Operating income before provisions for Q3 2013 went up by 3.8% QoQ to RUB 3.8 billion (USD 118 million) contributed mainly by widening of the interest income. The proportion of non-interest revenues in total operating income was equal to 36.4% for Q3 2013.

Operating expenses remained unchanged at the level of Q2 2013 and totaled RUB 2.1 billion (\\$66 million). 9M 2013 OPEX grew in comparison with the result of the same previous year period just by 2.1% to RUB 6.4 billion (USD 197 million). Expenses structure was stable with approximately 60% of them represented by personnel costs. Q3 2013 cost-to-income ratio slipped to 56.0% improving by 218 bps on QoQ basis. The ratio for 9M 2013 was 58.0%.
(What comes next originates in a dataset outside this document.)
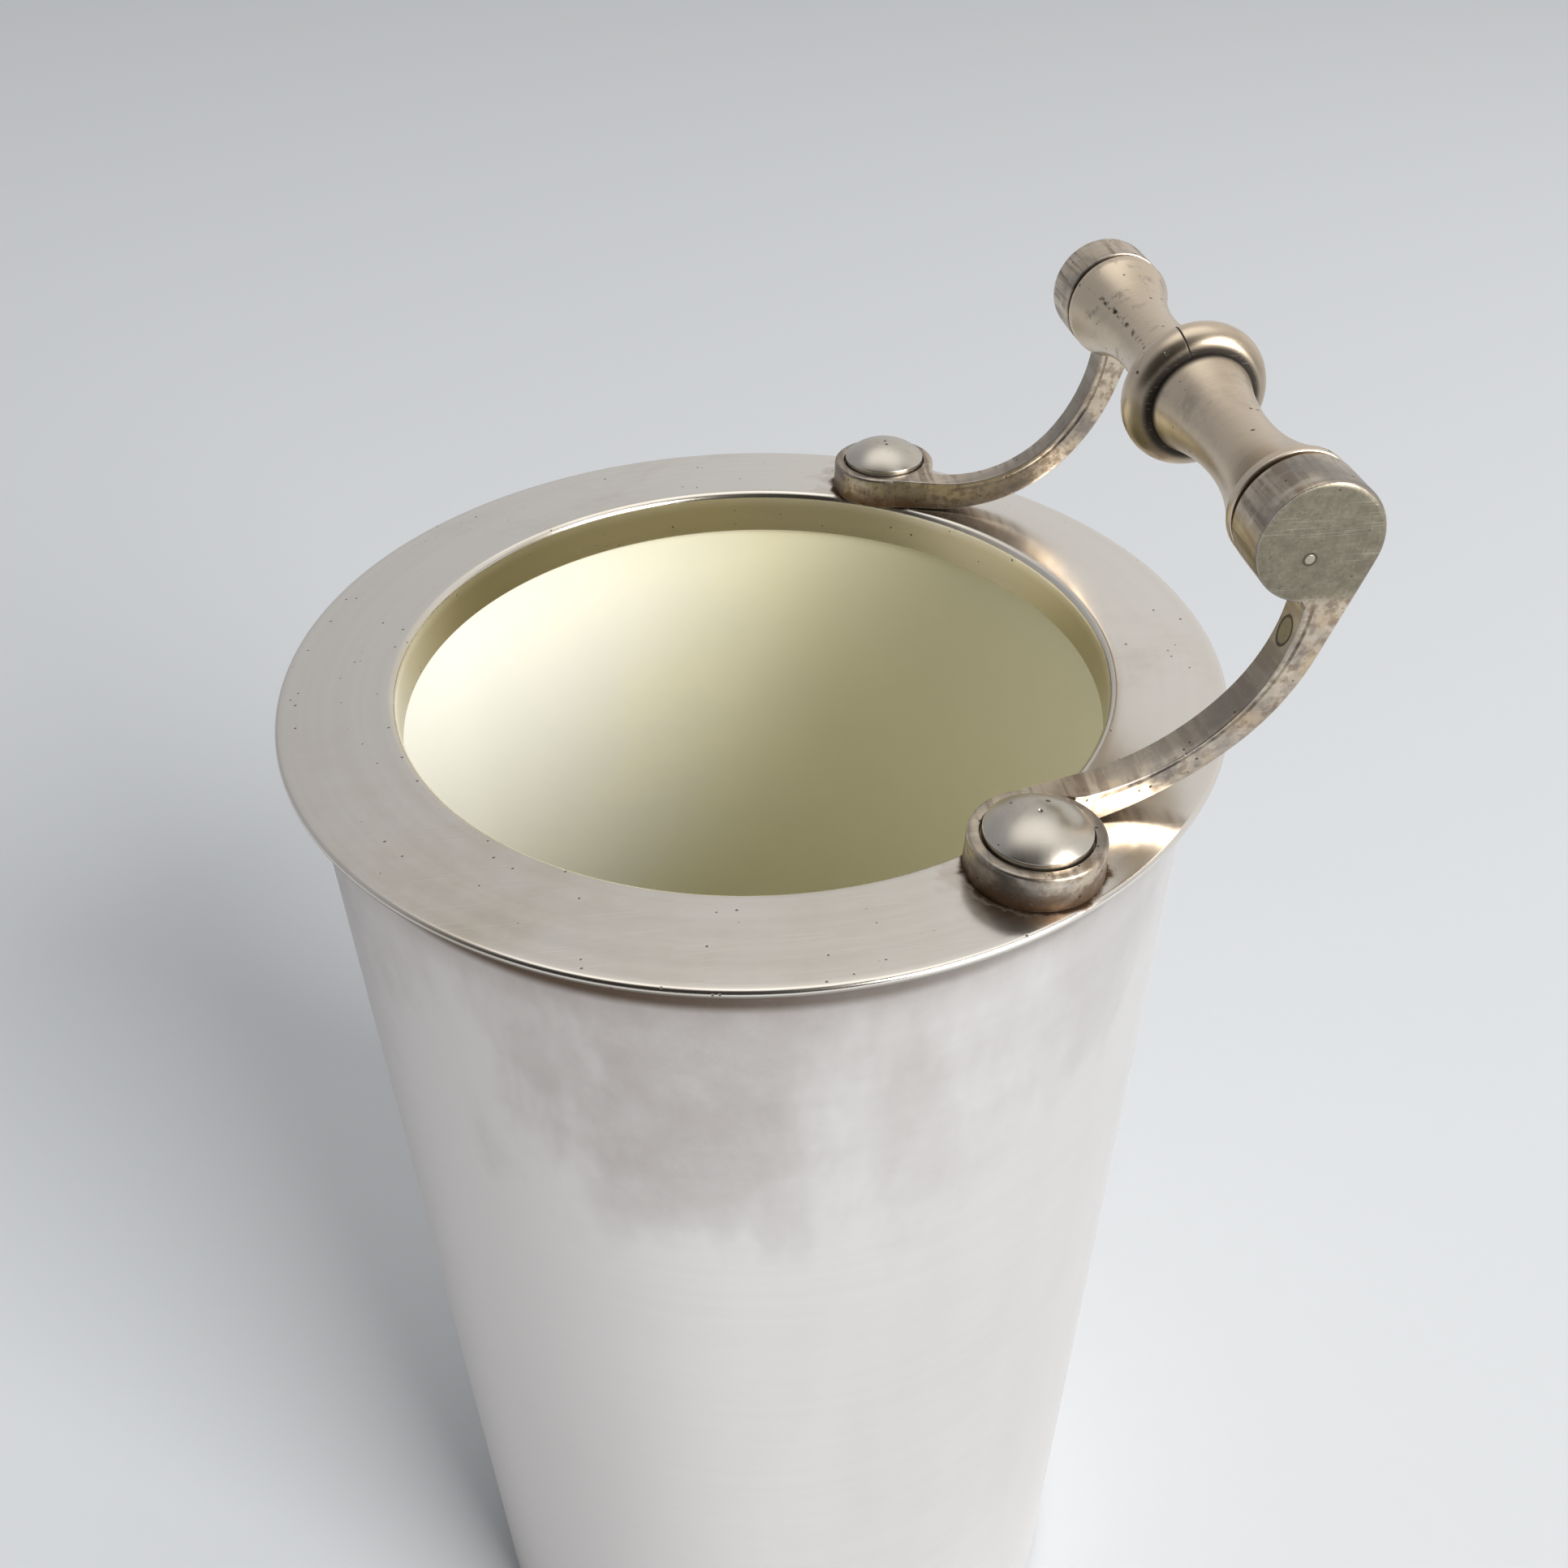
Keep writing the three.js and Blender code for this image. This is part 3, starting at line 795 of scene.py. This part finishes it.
def silver(name, clean, dull, rough, layers=None, marks=0.0, fineness=2400.0, streaks=0.03,
           cloud=14.0, spread=0.45, scratch=0.0, shine=0.10, pit=500.0, pits=0.3,
           on_grip=False, edge=0.35, fold=0.8):
    """Silver plate: turning marks, clouds of tarnish, scratches and pits over a metal base.

    Edges are rubbed brighter and folds are filled with dirt. Layers is a function of the tree
    and the place that gives [mask, colour, roughness, height] rows, each laid over what is
    under it. The turning marks run round the grip's axis on its pieces, else round Z.
    """
    made, tree, shader, place = new_material(name)
    turning = use(tree, LATHE_MARKS, {
        "Place": from_grip(tree, place) if on_grip else place, "Fineness": fineness})
    clouds = use(tree, TARNISH, {"Place": place, "Scale": cloud, "Spread": spread})
    worn = use(tree, WEAR, {"Place": place, "Pits": pit, "Amount": pits})
    bend = put(tree, "ShaderNodeAttribute", attribute_name="bend").outputs["Fac"]
    shade = times(tree, clouds["Mask"], ramp(tree, clouds["Blotch"], 0.2, 0.8, 0.45, 1.0))
    colour = blend(tree, shade, clean, dull)
    roughness = ramp(tree, shade, 0, 1, *rough)
    rises = [[turning["Height"], marks], [worn["Scratches"], -scratch]]
    for mask, tint, dullness, rise in layers(tree, place) if layers else ():
        colour = blend(tree, mask, colour, tint)
        roughness = mixed(tree, mask, roughness, dullness)
        rises.append([mask, rise])
    streak = ramp(tree, turning["Streaks"], 0.3, 0.7, 1 - streaks, 1 + streaks / 2)
    tone = put(tree, "ShaderNodeCombineXYZ", {0: streak, 1: streak, 2: streak}).outputs[0]
    colour = blend(tree, 1.0, colour, tone, "MULTIPLY")
    rubbed = times(tree, ramp(tree, bend, 0.15, 0.8, 0.0, edge),
                   ramp(tree, clouds["Blotch"], 0.35, 0.6, 0.4, 1.0))
    colour = blend(tree, rubbed, colour, RUBBED)
    colour = blend(tree, ramp(tree, bend, -0.6, -0.05, fold, 0.0), colour, DIRT_AND_SHADOW)
    roughness = maths(tree, "ADD", roughness,
                      ramp(tree, turning["Streaks"], 0.25, 0.75, -0.02, 0.02))
    if pits:
        colour = blend(tree, times(tree, worn["Pits"], 0.8), colour, SOOT)
        roughness = maths(tree, "ADD", roughness, times(tree, worn["Pits"], 0.3))
        rises.append([worn["Pits"], -PIT_DEPTH])
    colour = blend(tree, times(tree, worn["Scratches"], shine), colour, BARE)
    shader.inputs["Metallic"].default_value = 1.0
    tree.links.new(colour, shader.inputs["Base Color"])
    tree.links.new(roughness, shader.inputs["Roughness"])
    add_bump(tree, shader, rises)
    return made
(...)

Operating profit before provisions enjoyed positive dynamics for the third quarter in a row. For the last three months the result jumped by 9.3% to RUB 1.7 billion (USD 52 million) proving the bank’s business model capacity to generate stable operating income. The ratio of profit before provisions and taxes to equity kept recovering and grew over the quarter by 234 bps to 31.2% In order to finalize the process of covering earlier impaired loans with provisions the bank maintained quite impressive level of charges to provisions. It weighted on the net profit for 9M 2013 bringing it down by 57% versus the bottom line of the same period of 2012. The financial result totaled RUB 768 million (USD 24 million) producing ROE of 4.8%. Nevertheless on a quarterly basis the net profit rebounded by 31.4% to RUB 247 million (USD7.6 million).